Aku pun mempunyai cara tersendiri bagaimana
menyiasati Ramadhan di musim panas ini. Biasanya aku memulai kegiatan di kampus
dan laboratorium seperti biasa, kira-kira mulai pukul 8 pagi hingga pukul 5
sore. Sepulang dari kampus, sambil menunggu waktu Ashar kira-kira pukul 6 sore,
aku akan memasak makanan praktis yang tak sampai berjam-jam memerlukan waktu. Setelah mandi selepas
Ashar aku pun akan bersiap-siap untuk tidur. Tak mudah memang, pukul 6 sore
matahari masih terang benderang, panas dan menyilaukan, seperti matahari pukul
3 sore di Indonesia. Lalu aku akan bangun menjelang pukul 22 untuk berbuka dan akan
terus terjaga hingga subuh menjelang.
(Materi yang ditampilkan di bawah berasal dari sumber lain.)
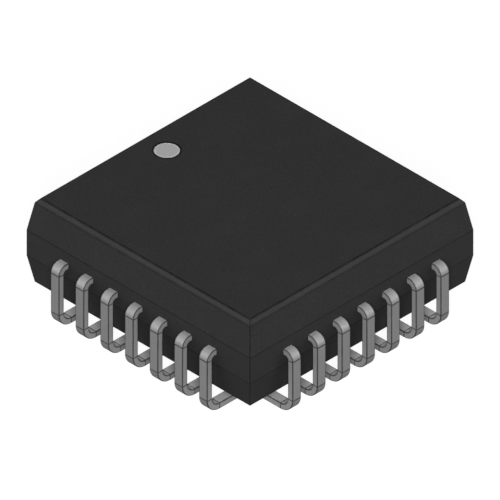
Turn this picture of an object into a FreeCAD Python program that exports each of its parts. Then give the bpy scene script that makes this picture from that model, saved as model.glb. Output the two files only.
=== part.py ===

Lepas subuh, pukul setengah 4 pagi aku
pun akan tidur kembali dan bangun kira-kira pukul 7 pagi.
Begitu terus
berulang-ulang, hingga hari terakhir Ramadhan yang biasanya hanya mempunyai
selisih durasi siang hari kurang lebih satu setengah jam lebih pendek
dibandingkan hari pertama. Aku takjub, bagaimana Allah menciptakan kesempurnaan
pada tubuh manusia. Secara logika, tak sanggup rasanya melewati hari-hari
melelahkan seperti itu, tanpa makan dan minum di siang hari yang tak jarang
temperaturnya melonjak hingga mendekati 40°C, dengan jam tidur yang tak „normal“
serta relatif kurang istirahat. Tapi, begitulah Allah sebaik-baik Pencipta,
Alhamdulillah hingga hari ini aku dan saudara-saudaraku di sini baik-baik saja
dan tak kekurangan sesuatu apapun juga. Bahkan kami tetap bisa melakukan kegiatan sehari-hari seperti biasa di siang hari. Tak jarang pula aku
melakukan kegiatan-kegiatan „konyol“ bersama kawan-kawanku. Dua tahun yang
lalu, saat matahari menyengat hampir 38°C, hari terakhir Ramadhan kuhabiskan
dengan bersepeda keliling kota Groningen bersama kakak sepupuku, Kak Anis. Ramadhan
tahun lalu, aku dan sahabatku Mira sempat pula menghabiskan satu hari nan panas
di kota Köln, kami bertemu seorang Bapak penjual cherry asal Suriah yang menghadiahi
kami bonus cherry ½ kg karena tahu bahwa kami sedang berpuasa, sama seperti
dirinya. Kami juga sempat bertemu rombongan pemuda berwajah Timur Tengah dan
Eropa yang membagi-bagikan Mushaf Al Qur’an berbahasa Jerman yang masih menghiasi
rak bukuku hingga hari ini.
Sahur perdanaku
tahun ini sedikit istimewa. Kemarin, pagi-pagi sekali aku menyempatkan diri
untuk mengunjungi Mak Long Nani, Tanteku di kota Wegberg, sebuah kota kecil
yang kutempuh kurang lebih 2 jam dari Bochum dengan kereta dan bis. Wegberg adalah kota kecil yang cantik. Di
musim panas seperti ini ladang-ladang pertanian sedang ranum-ranumnya. Berhektar-hektar ladang gandung,
kentang, jagung, raps, dan berbagai jenis sayur-sayuran menghampar luas sejauh
mata memandang. Rumah-rumah penduduk berjajar rapi dengan taman-taman kecil
berhias bunga warna-warni yang sedang mekar-mekarnya. Mak Long menyiapkan
masakan istimewa hari ini: gangan, pepes, dan tumis tauge, masakan rumahan khas
Belitong, kampung halaman kami. Menjelang sore aku pulang dengan tas yang penuh
berisi makanan-makanan tadi. Kata Mak Long, oleh-oleh untuk sahur pertamaku. Alhamdulillah,
...“Maka nikmat Tuhanmu yang manakah yang kamu dustakan?“.